As I headed to the back door, I noticed that my usual farm shoes were still soaking wet from the rainy day before, so I slipped on another pair of old running shoes shoved in the corner. It’s not far to the chicken coop, but by the time, I made it to the gate, I was limping. A briar in the toe of my shoe had stabbed me at least twice and I was scrunching up my toes to avoid it.

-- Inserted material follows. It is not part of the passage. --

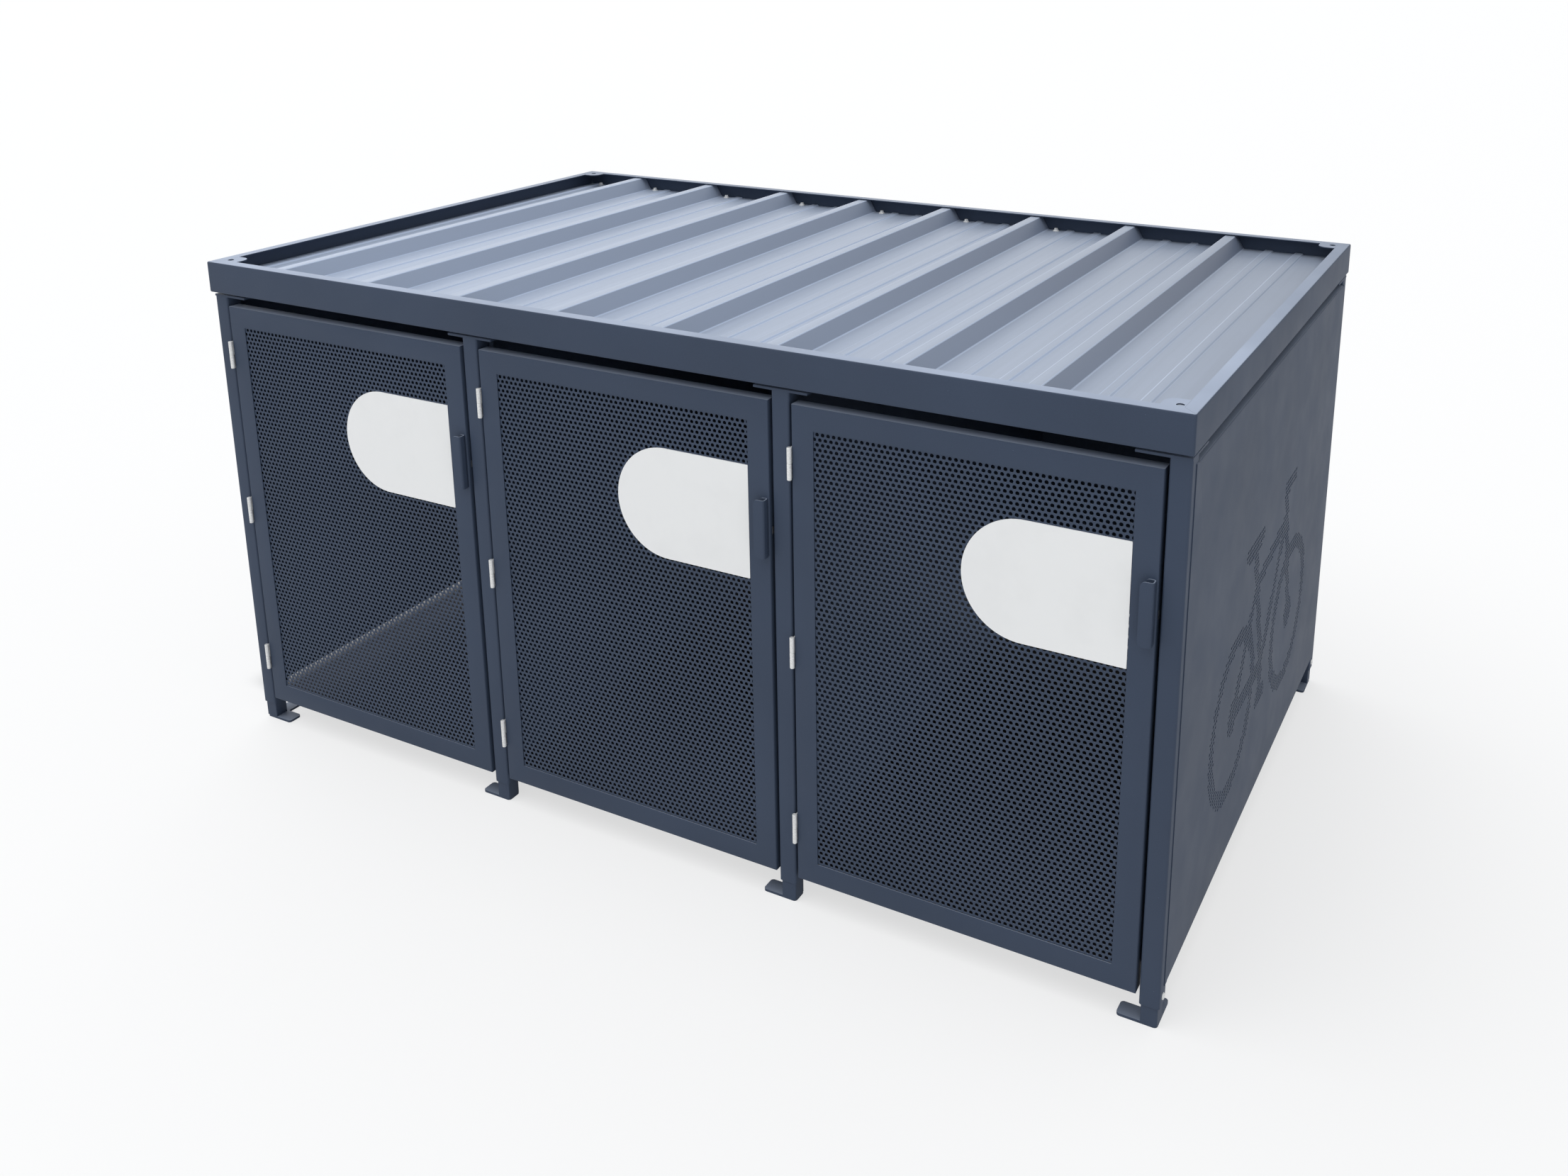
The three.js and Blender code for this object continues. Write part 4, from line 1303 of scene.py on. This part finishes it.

As I got to the chicken coop, I decided that it wasn’t worth the pain. I let the chickens out to wander, and I pulled off my shoe. Not wanting to jab my finger with the briar, I shook the shoe to see if it would fall out. It wasn’t a briar. A medium-sized grayish-brown spider came bouncing into the heel of my shoe. I said some choice words and then shook the spider into the path of my chickens. And what did my chickens do? Stepped right past it to get to the cup full of mealworms. The spider (a wolf spider as Google will reveal in my later research) scurried into the grass and disappeared. I said some more choice words.

(Photo by Lola Clinton)
Luckily, the spider was not poisonous. My toes hurt, then itched, then went numb. I admit that for a few seconds, I thought, oh great, after getting fussed at for hiking alone all over this mountain, am I really going to die just 100 feet from my house while the chickens walk all over me?
Twenty minutes later, I couldn’t tell which toe had been bitten, and the chickens were back in their coop and hunting for more mealworms. In the war against spiders, I think I’m still in the win column.